Fighting approached Damascus as rebels engaged government troops just outside the Syrian capital.
Philippine diplomats and defense officials visit Washington to negotiate a larger U.S. military presence on the island nation.
Doctors Without Borders ended its work in detention centers in the Libyan city of Misrata because detainees have been tortured and denied critical medical care.
The International Criminal Court announced it would prosecute Kenya’s finance minister and the head of the civil service over violence following disputed elections, prompting the leaders to resign from their posts.
Questions surround the true motives of recent actions taken by Iran’s central bank in the face of rising inflation and sanctions.
Egypt’s stock market experienced significant gains as foreign investors returned on the anniversary of the country’s revolution.
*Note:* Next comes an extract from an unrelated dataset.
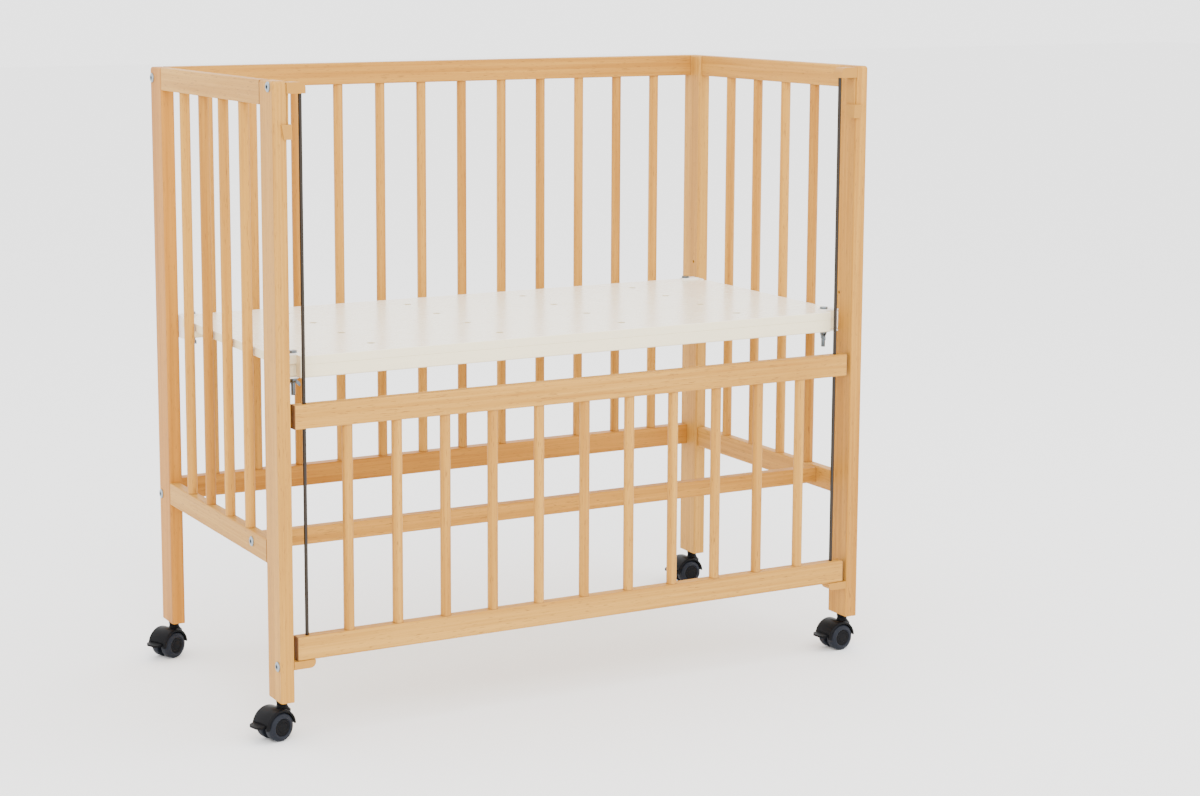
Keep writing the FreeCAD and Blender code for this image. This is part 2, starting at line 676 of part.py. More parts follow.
def make_wheel(label, way):
    """One wheel turned from its section: tread with a sloped shoulder, sunk hub disc."""
    body = body_named(label)
    sketch = sketch_on(body, "XY_Plane")
    bore = S.axle_diameter / 2 + S.running_clearance
    inner = -S.wheel_width / 2 * way
    outer = S.wheel_width / 2 * way
    hub = S.hub_diameter / 2
    sunk = outer - S.hub_recess * way
    add_outline(sketch, [(bore, inner), (WHEEL_RADIUS, inner),
                         (WHEEL_RADIUS, outer - S.tread_shoulder * way),
                         (WHEEL_RADIUS - S.tread_shoulder, outer), (hub, outer), (hub, sunk),
                         (bore, sunk)])
    turn = body.newObject("PartDesign::Revolution", label + "_turn")
    turn.Profile = sketch
    turn.ReferenceAxis = (sketch, ["V_Axis"])
    turn.Angle = 360
    doc.recompute()


def make_pedal(label):
    """The brake pedal: a plate behind the hood, an arm to the pivot and a curved shoe."""
    body = body_named(label)
    shoe_in = WHEEL_RADIUS + S.shoe_gap
    shoe_out = shoe_in + S.shoe_thickness
    half = S.shoe_width / 2
    sketch = sketch_on(body, "XY_Plane")
    add_outline(sketch, box_outline(-shoe_out, -half, -shoe_in, half))
    shoe = body.newObject("PartDesign::Revolution", label + "_shoe")
    shoe.Profile = sketch
    shoe.ReferenceAxis = (sketch, ["V_Axis"])
    shoe.setExpression("Angle", S.shoe_angle.text)
    doc.recompute()
    end = -(S.hood_radius + S.pedal_length)
    sketch = sketch_on(body, "XZ_Plane")
    add_outline(sketch, [(end, S.pedal_rise), (-shoe_in, S.pedal_rise), (-shoe_in, PEDAL_TOP),
                         (-S.hood_radius, PEDAL_TOP), (end, PEDAL_TOP - S.swing_gap)])
    pad(sketch, S.pedal_width, both=True)
    tip = end.value + 0.01

    def tip_corner(edge):
        return along("z")(edge) and edge.BoundBox.XMax < tip

    round_edges(body, S.pedal_corner, tip_corner)
    sketch = sketch_on(body, "XZ_Plane")
    across, rise = S.arm_across, S.arm_rise
    add_outline(sketch, [(across - S.pivot_back, S.pivot_rise - rise),
                         (-across - S.pivot_back, S.pivot_rise + rise),
                         (-shoe_out, PEDAL_TOP), (S.swing_gap - WHEEL_RADIUS, S.pedal_rise)])
    pad(sketch, S.arm_width, both=True)
    eye = add_circle(sketch_on(body, "XZ_Plane"), -S.pivot_back, S.pivot_rise, S.arm_radius)
    pad(eye, S.arm_width, both=True)
    hole = S.pivot_radius + S.running_clearance
    sketch = add_circle(sketch_on(body, "XZ_Plane"), -S.pivot_back, S.pivot_rise, hole)
    pocket(sketch, S.arm_width * 2, both=True)


stems = []
for name, x, y, yaw in (
        ("front_left", 0, 0, S.yaw_front_left), ("back_left", 0, BACK_Y, S.yaw_back_left),
        ("front_right", RIGHT_X, 0, S.yaw_front_right),
        ("back_right", RIGHT_X, BACK_Y, S.yaw_back_right)):
    stem_x = S.leg_thickness / 2 + x
    stem_y = S.leg_breadth / 2 + y
    stems.append(primitive("Cylinder", at=(stem_x, stem_y, S.press_gap - S.stem_seat),
                           Radius=S.stem_diameter / 2, Height=S.stem_seat + S.stem_length))
    axle_x = stem_x - S.castor_trail * cos_of(yaw)
    axle_y = stem_y - S.castor_trail * sin_of(yaw)
    hood, pedal, axle = (f"{name}_castor_{part}" for part in ("hood", "pedal", "axle"))
    make_hood(hood)
    make_pedal(pedal)
    body = body_named(axle)
    sketch = add_circle(sketch_on(body, "XZ_Plane"), 0, 0, S.axle_diameter / 2)
    pad(sketch, S.wheel_gap + 2 * (S.wheel_width - S.hub_recess - S.swivel_gap), both=True)
    for label in (hood, pedal, axle):
        set_node(label, axle_x, axle_y, -LEG_FOOT, yaw)
    for side, way in (("left", 1), ("right", -1)):
        label = f"{name}_castor_{side}_wheel"
        make_wheel(label, way)
        offset = (S.wheel_gap + S.wheel_width) / 2 * way
        set_node(label, axle_x - offset * sin_of(yaw), axle_y + offset * cos_of(yaw),
                 -LEG_FOOT, yaw)
group_node("castor_stems", stems)


# ---------------------------------------------------------------- origin, checks, files
def overall_box():
    whole = FreeCAD.BoundBox()
    for item in nodes.values():
        whole.add(item.Shape.optimalBoundingBox(False, False))
    return whole


def check_everything():
    for item in doc.Objects:
        if "Invalid" in item.State or "Error" in item.State:
            raise RuntimeError(f"{item.Label} failed: {item.State}")
    for label, item in nodes.items():
        if item.Shape.isNull() or not item.Shape.isValid() or not item.Shape.Solids:
            raise RuntimeError(f"{label} has no valid solid")


doc.recompute()
check_everything()
box = overall_box()
centre = ((box.XMin + box.XMax) / 2, (box.YMin + box.YMax) / 2, box.ZMin)
for axis, place_now in zip("xyz", centre):
    sheet.set(sheet.getCellFromAlias(f"origin_{axis}"), f"{place_now:.6f}")
doc.recompute()
check_everything()
box = overall_box()
print("origin in the crib frame:", ", ".join(f"{value:.4f}" for value in centre))
print(f"box: x {box.XMin:.3f} {box.XMax:.3f}  y {box.YMin:.3f} {box.YMax:.3f}  "
      f"z {box.ZMin:.3f} {box.ZMax:.3f}")
for label, item in nodes.items():
    item.Shape.exportStep(f"parts/{label}.step")
print(len(nodes), "nodes written")
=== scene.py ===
import json
import math

import bmesh
import bpy
from mathutils import Matrix, Vector


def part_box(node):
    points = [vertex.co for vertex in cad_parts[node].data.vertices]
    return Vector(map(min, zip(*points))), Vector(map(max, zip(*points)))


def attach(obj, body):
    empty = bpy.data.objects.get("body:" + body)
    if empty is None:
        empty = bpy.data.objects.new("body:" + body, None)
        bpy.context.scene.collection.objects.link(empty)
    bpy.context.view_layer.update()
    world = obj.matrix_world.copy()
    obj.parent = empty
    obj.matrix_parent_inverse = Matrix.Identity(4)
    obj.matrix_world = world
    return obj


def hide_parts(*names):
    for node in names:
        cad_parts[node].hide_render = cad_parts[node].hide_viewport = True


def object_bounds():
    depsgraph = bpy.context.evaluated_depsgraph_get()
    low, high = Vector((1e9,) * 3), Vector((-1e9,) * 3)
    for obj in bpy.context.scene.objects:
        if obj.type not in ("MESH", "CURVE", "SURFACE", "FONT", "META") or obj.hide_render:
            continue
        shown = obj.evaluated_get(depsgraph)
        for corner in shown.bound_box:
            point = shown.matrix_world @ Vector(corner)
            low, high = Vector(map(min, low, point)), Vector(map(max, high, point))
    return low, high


bl_info = {
    "name": "Bedside sleeper crib",
    "version": (1, 0, 0),
    "blender": (4, 5, 0),
    "location": "View3D > Sidebar > Crib",
    "description": "Finishes a beech bedside crib: wood, board, castors, fittings and stage",
    "category": "Object",
}

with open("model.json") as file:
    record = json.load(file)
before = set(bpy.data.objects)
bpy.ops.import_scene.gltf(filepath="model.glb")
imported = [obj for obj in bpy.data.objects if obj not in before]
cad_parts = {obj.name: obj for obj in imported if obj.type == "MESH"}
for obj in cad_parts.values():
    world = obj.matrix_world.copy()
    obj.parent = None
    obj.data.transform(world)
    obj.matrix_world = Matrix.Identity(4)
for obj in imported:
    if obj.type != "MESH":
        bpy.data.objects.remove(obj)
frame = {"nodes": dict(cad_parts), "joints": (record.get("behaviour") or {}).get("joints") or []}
NODES = frame["nodes"]
CAD_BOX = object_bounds()
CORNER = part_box("front_left_leg")[0]
CORNERS = ("front_left", "back_left", "front_right", "back_right")
MM = 0.001

# castors and nuts, in millimetres: a wheel reaches along its axle from inner to outer
WHEEL_RADIUS, WHEEL_INNER, WHEEL_OUTER, HUB_RADIUS = 20.0, 4.0, 19.0, 12.0
HOOD_OUTER, HOOD_INNER, HOOD_HALF, HOOD_SHIFT = 25.0, 22.5, 18.0, -0.8
WEB_HALF, AXLE_HOLE, STEM_HOLE, STEM_AHEAD = 3.5, 2.1, 4.2, 13.0
BOLT_HOLE, MERGE_DISTANCE = 3.1, 0.004

# the camera, fitted to the frame's edges in the 1200 x 796 image
IMAGE_WIDTH, IMAGE_HEIGHT, SENSOR = 1200, 796, 36.0
FOCAL_PIXELS, OPTICAL_CENTRE = 2352.51, (505.0, 310.0)
YAW, PITCH, ROLL = -27.3858, 8.4635, -0.0463
STAND = (-1145.41, -2869.98, 998.08)


# ---------------------------------------------------------------- places and sizes
def crib(x, y, z):
    """A place in metres from the crib's own millimetres, counted from the left front leg."""
    return CORNER + Vector((x, y, z)) * MM


def tone(red, green, blue):
    """A screen colour of 0 to 255 a channel as Blender's linear colour."""
    def channel(value):
        value /= 255
        return value / 12.92 if value <= 0.04045 else ((value + 0.055) / 1.055) ** 2.4
    return channel(red), channel(green), channel(blue)


def joint(name):
    return next(item for item in frame["joints"] if item["name"] == name)


def colour(label, help_text, default):
    return bpy.props.FloatVectorProperty(name=label, description=help_text, subtype="COLOR",
                                         size=3, min=0.0, max=1.0, default=default)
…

The new UN representative to Afghanistan encouraged Afghans to embrace a peace process in which all members of society have a voice.
South Korea staged live-fire military drills from Yeonpyeong Island, which was shelled by the North in 2010.
The UK and Argentina are engaged in a verbal dispute over the Falklands Islands, ahead of the 30 year anniversary of the war in April.
Commentary of the Day
Happymon Jacob examines the India-Pakistan nuclear balance.
Michael Penfold thinks Hugo Chávez will have a credible challenger in October’s presidential elections.
Bloomberg asks if the West can get its economic groove back.